*DIRECTIVE*. Everything from the line containing "make_foot(side, foot, stops)" through the line containing "before = set(bpy.data.objects)" must be quoted exactly; everything else is left out.

*TASK INPUT*.
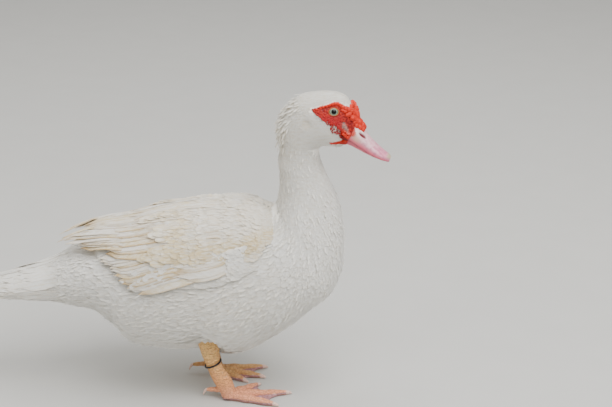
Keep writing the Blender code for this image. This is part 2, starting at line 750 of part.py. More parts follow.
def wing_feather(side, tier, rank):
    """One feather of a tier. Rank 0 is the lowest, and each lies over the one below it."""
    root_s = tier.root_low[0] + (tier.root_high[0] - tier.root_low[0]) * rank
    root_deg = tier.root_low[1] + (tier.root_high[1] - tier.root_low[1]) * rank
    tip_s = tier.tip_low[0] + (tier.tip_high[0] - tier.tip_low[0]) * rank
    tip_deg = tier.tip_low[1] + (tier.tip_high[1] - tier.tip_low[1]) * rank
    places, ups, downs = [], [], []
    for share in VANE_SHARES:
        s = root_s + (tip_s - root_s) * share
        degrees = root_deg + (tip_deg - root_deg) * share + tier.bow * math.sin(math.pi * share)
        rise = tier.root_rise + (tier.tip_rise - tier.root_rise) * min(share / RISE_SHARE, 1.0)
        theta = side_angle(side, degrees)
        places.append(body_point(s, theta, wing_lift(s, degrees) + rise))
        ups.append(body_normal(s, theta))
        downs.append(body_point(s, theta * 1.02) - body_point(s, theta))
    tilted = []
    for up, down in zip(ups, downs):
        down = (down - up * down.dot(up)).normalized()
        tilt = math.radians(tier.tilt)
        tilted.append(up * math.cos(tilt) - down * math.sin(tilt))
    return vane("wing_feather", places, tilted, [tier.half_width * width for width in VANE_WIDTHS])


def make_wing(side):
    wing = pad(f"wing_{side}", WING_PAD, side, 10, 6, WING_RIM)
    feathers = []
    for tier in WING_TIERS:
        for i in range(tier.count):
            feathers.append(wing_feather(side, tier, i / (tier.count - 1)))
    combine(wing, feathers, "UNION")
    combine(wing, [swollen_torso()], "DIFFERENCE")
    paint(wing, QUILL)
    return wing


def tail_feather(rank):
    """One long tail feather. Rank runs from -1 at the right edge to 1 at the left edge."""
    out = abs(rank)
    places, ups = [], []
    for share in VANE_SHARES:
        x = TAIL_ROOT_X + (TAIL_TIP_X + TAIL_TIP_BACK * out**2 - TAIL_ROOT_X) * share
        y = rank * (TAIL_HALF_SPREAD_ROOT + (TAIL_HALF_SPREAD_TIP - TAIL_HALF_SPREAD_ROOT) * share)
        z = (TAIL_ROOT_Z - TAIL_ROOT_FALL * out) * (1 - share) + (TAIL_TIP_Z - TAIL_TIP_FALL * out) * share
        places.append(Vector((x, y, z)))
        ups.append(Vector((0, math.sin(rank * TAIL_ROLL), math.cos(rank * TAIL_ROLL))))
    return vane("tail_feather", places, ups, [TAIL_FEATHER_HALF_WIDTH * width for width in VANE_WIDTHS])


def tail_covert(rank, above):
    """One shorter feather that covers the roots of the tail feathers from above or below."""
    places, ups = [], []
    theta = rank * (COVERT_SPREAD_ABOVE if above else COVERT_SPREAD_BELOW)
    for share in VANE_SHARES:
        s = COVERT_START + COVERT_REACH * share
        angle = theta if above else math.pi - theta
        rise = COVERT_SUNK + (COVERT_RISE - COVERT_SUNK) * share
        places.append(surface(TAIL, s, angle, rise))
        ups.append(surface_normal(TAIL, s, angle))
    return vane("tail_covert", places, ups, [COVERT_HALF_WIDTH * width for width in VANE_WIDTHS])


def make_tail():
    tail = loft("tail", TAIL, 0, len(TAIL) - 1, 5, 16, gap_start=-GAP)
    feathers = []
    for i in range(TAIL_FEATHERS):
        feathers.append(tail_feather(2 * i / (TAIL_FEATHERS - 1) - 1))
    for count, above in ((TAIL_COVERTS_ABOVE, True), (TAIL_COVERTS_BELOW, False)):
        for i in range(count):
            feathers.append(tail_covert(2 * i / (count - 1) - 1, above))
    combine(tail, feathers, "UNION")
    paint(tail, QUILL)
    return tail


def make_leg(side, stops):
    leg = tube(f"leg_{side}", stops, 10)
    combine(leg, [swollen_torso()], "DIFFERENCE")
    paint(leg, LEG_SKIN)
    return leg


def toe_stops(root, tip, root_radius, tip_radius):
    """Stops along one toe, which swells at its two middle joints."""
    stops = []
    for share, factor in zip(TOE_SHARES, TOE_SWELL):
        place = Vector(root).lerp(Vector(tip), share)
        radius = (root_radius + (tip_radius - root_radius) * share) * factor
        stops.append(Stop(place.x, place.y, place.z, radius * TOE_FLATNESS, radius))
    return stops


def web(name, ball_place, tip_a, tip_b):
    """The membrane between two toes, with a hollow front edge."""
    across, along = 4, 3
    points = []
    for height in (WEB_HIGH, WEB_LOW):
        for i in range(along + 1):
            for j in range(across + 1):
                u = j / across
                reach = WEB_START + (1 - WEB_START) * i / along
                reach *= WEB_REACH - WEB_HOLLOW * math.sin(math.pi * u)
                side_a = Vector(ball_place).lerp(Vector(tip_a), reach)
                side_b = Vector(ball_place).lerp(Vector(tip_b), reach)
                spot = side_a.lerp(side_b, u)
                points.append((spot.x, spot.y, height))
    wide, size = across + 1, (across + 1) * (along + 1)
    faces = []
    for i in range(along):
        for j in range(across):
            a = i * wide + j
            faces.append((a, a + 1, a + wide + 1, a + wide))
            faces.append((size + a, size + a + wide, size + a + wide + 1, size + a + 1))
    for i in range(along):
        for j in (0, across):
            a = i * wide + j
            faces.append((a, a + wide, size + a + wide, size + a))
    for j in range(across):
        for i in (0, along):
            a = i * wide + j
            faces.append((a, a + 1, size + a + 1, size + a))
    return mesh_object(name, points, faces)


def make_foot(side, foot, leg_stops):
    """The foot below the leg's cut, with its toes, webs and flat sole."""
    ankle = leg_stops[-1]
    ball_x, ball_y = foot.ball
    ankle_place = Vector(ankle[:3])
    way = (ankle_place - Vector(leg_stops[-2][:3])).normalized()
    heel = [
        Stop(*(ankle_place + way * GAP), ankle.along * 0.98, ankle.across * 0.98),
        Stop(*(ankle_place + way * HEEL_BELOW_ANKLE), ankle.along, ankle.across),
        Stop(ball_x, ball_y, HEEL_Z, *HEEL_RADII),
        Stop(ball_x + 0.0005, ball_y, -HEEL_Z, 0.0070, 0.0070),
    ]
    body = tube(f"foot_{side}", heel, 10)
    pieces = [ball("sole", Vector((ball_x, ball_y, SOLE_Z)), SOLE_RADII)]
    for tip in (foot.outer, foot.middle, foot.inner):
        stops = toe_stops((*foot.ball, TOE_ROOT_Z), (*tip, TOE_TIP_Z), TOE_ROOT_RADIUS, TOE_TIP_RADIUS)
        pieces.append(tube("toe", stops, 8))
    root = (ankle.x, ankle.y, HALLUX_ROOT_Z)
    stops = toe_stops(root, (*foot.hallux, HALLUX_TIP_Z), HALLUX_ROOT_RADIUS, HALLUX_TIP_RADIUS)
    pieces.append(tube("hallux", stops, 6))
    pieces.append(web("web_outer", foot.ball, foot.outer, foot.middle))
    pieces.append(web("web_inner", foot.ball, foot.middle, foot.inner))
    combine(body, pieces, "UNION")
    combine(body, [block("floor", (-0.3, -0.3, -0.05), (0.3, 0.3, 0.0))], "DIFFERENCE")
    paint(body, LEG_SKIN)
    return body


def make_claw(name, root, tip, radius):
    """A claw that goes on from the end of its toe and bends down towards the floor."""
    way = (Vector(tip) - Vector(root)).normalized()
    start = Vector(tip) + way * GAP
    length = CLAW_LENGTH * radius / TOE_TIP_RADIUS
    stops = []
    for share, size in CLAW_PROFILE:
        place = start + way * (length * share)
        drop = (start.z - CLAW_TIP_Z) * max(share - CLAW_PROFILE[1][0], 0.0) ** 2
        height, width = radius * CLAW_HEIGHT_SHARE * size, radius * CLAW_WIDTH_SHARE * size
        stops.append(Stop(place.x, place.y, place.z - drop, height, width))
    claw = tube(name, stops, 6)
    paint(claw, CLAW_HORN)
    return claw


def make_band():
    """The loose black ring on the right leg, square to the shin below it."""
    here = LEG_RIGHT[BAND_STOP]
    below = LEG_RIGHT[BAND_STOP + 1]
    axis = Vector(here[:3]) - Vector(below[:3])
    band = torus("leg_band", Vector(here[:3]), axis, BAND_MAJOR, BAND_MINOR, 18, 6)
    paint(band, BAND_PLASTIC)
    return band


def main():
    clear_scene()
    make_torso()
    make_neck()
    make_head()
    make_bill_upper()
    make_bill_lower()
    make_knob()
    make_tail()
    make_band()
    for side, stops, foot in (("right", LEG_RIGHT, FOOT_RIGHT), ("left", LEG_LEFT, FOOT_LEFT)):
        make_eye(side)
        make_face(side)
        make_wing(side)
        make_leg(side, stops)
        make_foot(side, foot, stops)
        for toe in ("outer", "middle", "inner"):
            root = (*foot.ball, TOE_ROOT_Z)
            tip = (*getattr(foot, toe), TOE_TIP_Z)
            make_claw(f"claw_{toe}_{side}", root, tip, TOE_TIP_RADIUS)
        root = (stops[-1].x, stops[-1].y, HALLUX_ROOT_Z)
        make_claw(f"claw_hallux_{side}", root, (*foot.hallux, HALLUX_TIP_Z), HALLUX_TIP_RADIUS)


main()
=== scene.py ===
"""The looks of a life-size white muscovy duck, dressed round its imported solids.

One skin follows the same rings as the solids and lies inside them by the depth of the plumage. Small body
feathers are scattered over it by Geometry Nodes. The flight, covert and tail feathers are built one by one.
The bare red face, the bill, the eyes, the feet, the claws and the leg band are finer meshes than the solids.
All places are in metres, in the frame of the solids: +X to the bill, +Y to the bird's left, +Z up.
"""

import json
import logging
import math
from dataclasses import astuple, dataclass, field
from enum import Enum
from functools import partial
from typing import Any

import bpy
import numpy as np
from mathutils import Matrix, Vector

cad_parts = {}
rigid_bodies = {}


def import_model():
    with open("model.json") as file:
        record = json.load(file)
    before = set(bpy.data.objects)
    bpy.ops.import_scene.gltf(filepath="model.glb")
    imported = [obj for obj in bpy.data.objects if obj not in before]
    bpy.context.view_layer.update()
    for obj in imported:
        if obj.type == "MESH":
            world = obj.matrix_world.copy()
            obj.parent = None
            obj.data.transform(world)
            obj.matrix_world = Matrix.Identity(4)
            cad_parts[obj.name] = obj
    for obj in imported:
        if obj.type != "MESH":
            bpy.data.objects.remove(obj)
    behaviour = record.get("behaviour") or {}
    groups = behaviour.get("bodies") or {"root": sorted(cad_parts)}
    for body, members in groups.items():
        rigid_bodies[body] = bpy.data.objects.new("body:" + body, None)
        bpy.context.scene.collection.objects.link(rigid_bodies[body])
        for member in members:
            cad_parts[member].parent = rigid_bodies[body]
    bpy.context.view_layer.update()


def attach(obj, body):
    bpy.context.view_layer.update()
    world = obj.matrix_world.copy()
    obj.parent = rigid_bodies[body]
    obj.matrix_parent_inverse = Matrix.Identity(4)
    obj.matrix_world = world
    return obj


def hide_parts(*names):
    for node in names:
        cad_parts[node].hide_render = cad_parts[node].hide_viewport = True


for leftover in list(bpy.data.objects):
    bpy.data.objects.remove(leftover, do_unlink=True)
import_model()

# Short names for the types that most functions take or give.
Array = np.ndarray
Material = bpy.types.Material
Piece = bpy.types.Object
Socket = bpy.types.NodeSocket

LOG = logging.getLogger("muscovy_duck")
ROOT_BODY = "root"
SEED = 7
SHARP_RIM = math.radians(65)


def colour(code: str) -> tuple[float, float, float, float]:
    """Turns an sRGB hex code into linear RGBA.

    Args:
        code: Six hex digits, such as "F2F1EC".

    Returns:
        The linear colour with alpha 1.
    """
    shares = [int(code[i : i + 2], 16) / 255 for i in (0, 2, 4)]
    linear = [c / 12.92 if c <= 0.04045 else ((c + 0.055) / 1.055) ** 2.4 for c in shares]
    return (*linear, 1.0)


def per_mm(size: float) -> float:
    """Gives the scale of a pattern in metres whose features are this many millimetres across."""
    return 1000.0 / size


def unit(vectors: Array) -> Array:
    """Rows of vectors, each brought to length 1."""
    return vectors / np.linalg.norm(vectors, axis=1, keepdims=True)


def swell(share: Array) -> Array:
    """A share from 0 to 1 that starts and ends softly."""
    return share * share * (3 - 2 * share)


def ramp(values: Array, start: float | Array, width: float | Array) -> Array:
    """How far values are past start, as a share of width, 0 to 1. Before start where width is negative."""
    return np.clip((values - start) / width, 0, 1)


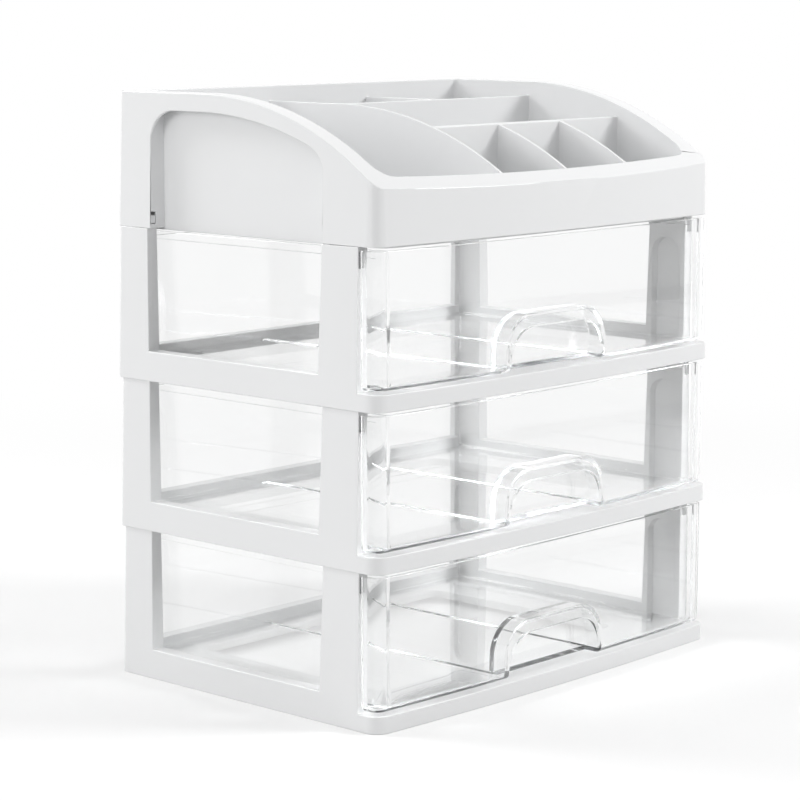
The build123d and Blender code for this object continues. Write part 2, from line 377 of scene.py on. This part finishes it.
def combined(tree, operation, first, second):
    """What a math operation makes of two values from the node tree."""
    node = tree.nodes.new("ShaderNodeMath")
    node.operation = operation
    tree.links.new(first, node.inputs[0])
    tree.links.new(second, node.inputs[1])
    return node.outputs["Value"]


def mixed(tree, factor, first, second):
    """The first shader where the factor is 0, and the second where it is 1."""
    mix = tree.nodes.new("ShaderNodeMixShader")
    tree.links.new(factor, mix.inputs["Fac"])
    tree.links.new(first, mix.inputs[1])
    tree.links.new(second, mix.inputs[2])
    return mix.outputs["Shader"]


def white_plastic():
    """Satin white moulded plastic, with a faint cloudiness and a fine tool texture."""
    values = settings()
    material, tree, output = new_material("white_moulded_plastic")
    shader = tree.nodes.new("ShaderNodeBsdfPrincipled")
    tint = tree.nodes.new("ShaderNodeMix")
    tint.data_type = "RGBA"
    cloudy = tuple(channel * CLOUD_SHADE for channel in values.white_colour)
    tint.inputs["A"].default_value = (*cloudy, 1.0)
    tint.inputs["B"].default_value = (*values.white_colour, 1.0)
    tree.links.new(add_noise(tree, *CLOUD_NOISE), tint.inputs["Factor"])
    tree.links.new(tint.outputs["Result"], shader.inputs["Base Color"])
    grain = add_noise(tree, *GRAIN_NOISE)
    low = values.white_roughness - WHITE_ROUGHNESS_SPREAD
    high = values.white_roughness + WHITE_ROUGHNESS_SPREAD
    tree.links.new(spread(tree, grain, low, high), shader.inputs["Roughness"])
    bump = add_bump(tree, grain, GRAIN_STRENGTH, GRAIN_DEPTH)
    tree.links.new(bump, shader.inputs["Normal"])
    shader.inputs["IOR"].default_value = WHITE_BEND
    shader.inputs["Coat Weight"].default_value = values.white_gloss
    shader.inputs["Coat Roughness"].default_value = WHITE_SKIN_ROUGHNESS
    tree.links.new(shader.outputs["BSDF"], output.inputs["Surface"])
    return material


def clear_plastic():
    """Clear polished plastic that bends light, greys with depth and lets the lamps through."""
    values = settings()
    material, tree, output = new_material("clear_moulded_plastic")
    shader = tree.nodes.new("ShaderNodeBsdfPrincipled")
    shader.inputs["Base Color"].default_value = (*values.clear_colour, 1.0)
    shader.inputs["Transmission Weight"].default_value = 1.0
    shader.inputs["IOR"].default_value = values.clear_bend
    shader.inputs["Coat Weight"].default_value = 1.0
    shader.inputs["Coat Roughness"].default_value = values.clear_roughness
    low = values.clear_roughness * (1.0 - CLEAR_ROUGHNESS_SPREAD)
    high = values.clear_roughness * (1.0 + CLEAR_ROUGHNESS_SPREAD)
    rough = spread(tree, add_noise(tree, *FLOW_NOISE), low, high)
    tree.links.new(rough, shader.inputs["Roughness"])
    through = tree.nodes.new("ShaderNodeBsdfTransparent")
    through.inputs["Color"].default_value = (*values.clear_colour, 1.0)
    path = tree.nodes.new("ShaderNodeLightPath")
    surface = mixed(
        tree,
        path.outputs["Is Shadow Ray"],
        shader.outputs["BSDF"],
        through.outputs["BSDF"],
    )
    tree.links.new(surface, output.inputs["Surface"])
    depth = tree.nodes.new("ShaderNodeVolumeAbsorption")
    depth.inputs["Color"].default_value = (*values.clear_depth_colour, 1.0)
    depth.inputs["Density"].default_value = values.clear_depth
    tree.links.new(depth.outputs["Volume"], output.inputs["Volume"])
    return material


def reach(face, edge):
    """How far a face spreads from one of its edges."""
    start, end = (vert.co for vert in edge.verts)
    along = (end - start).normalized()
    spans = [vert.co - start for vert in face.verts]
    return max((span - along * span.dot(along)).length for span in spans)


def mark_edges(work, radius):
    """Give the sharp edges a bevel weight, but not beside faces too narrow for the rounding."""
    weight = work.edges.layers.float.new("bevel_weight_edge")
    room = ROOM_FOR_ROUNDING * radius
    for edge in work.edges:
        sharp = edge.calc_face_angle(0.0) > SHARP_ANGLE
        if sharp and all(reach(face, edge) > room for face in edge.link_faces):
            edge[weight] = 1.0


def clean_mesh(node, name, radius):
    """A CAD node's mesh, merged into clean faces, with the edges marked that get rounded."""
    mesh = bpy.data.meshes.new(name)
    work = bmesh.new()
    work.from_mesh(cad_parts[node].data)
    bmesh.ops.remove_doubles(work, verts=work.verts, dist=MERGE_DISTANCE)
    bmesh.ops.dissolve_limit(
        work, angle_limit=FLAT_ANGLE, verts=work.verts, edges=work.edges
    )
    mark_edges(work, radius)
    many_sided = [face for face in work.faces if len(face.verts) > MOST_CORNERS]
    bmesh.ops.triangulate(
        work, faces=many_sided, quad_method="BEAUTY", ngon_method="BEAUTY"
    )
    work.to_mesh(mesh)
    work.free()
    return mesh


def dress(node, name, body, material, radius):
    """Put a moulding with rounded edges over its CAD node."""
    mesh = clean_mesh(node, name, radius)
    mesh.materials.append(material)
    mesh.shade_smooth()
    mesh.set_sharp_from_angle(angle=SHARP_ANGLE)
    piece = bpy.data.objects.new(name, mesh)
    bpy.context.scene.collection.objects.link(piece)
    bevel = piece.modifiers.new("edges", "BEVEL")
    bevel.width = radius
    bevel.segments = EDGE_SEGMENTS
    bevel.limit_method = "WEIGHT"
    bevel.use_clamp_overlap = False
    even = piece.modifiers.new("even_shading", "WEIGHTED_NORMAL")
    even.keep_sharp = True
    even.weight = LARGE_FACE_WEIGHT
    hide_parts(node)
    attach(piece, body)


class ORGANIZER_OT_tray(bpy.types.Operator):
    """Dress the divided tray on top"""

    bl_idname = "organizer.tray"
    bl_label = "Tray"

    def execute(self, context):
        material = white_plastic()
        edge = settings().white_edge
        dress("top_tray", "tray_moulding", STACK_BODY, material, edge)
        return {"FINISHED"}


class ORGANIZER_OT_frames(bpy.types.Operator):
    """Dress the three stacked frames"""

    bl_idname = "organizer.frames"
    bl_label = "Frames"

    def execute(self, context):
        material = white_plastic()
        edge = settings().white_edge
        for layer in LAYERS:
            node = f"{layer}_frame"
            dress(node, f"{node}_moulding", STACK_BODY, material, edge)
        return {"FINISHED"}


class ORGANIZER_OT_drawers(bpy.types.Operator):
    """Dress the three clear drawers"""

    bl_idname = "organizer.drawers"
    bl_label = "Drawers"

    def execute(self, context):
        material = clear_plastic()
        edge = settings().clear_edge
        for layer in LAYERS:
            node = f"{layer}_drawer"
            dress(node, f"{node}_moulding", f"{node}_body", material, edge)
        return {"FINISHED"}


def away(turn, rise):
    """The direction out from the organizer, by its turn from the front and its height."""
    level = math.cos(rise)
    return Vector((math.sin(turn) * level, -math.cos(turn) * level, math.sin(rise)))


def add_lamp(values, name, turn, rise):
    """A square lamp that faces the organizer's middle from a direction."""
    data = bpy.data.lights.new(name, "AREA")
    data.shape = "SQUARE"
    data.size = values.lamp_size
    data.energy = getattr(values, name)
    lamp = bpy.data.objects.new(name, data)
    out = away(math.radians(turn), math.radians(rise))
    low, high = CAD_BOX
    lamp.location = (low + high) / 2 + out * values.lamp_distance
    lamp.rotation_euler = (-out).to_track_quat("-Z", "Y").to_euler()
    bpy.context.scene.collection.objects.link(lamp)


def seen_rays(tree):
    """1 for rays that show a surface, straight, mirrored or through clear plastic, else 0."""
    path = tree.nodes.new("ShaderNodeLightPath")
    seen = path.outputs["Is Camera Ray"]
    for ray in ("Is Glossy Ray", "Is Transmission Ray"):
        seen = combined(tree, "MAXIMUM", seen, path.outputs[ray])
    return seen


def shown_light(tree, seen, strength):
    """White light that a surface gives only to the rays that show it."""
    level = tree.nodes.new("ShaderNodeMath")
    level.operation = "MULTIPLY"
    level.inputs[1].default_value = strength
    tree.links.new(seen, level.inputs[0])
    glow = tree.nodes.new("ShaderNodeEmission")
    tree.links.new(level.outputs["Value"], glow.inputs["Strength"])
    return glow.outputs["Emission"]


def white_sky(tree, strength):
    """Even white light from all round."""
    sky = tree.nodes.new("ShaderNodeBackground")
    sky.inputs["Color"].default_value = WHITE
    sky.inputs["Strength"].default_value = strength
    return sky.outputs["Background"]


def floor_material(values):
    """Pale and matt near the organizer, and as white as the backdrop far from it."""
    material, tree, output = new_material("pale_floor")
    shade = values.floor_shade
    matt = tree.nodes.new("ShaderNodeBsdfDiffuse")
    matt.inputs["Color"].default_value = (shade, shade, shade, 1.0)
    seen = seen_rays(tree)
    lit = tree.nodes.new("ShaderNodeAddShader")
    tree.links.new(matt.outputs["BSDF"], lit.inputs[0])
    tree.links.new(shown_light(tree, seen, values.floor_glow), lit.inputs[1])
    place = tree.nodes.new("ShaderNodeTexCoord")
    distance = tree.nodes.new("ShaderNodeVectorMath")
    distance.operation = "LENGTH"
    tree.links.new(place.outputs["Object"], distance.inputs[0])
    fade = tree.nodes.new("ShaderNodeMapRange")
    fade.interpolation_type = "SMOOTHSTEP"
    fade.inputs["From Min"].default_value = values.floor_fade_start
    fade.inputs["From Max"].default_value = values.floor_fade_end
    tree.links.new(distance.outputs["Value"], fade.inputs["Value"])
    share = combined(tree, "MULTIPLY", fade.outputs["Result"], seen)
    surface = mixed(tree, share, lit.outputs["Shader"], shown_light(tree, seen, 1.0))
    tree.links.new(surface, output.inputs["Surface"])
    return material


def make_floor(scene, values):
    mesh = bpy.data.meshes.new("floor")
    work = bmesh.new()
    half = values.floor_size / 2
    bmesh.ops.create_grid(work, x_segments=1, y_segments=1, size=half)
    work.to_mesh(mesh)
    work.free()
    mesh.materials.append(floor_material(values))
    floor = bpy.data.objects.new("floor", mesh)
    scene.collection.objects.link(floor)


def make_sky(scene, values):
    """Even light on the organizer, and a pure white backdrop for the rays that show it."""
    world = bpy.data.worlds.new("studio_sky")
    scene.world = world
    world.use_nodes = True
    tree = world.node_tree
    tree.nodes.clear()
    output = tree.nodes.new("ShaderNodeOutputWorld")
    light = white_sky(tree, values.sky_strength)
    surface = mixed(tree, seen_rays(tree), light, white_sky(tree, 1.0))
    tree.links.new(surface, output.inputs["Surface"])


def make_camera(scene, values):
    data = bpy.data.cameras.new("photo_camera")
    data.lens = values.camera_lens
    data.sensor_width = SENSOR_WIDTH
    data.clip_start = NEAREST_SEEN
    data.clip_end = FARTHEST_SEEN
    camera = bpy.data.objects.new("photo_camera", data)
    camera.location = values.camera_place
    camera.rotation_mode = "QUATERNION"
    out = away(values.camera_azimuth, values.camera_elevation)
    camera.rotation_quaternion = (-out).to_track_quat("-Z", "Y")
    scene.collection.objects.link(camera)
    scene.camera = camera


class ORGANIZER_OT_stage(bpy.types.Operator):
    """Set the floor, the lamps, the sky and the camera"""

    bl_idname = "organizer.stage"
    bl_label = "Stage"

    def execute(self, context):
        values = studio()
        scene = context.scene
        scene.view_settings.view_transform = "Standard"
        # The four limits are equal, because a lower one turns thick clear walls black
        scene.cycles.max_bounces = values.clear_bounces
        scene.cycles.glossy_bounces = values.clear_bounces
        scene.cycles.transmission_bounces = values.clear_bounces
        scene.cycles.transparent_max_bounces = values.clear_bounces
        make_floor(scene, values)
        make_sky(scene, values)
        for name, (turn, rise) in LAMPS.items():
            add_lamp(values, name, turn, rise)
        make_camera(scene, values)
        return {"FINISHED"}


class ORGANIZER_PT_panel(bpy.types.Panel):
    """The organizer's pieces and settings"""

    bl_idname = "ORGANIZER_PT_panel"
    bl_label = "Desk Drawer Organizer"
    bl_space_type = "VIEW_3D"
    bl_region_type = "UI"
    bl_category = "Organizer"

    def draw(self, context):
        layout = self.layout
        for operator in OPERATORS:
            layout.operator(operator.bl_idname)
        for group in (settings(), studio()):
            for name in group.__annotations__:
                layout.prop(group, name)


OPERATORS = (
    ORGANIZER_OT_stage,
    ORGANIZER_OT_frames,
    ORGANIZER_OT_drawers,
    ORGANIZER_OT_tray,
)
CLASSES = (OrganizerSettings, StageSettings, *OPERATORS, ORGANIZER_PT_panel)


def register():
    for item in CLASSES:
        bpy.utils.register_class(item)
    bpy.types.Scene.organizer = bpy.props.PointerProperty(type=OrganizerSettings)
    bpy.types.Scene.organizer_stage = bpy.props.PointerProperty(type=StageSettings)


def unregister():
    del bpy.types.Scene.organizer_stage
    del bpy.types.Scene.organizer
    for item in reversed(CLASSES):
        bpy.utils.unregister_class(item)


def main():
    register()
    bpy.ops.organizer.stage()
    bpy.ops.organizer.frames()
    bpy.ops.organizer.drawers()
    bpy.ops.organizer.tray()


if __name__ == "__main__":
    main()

*EXPECTED OUTPUT*.
        make_foot(side, foot, stops)
        for toe in ("outer", "middle", "inner"):
            root = (*foot.ball, TOE_ROOT_Z)
            tip = (*getattr(foot, toe), TOE_TIP_Z)
            make_claw(f"claw_{toe}_{side}", root, tip, TOE_TIP_RADIUS)
        root = (stops[-1].x, stops[-1].y, HALLUX_ROOT_Z)
        make_claw(f"claw_hallux_{side}", root, (*foot.hallux, HALLUX_TIP_Z), HALLUX_TIP_RADIUS)


main()
=== scene.py ===
"""The looks of a life-size white muscovy duck, dressed round its imported solids.

One skin follows the same rings as the solids and lies inside them by the depth of the plumage. Small body
feathers are scattered over it by Geometry Nodes. The flight, covert and tail feathers are built one by one.
The bare red face, the bill, the eyes, the feet, the claws and the leg band are finer meshes than the solids.
All places are in metres, in the frame of the solids: +X to the bill, +Y to the bird's left, +Z up.
"""

import json
import logging
import math
from dataclasses import astuple, dataclass, field
from enum import Enum
from functools import partial
from typing import Any

import bpy
import numpy as np
from mathutils import Matrix, Vector

cad_parts = {}
rigid_bodies = {}


def import_model():
    with open("model.json") as file:
        record = json.load(file)
    before = set(bpy.data.objects)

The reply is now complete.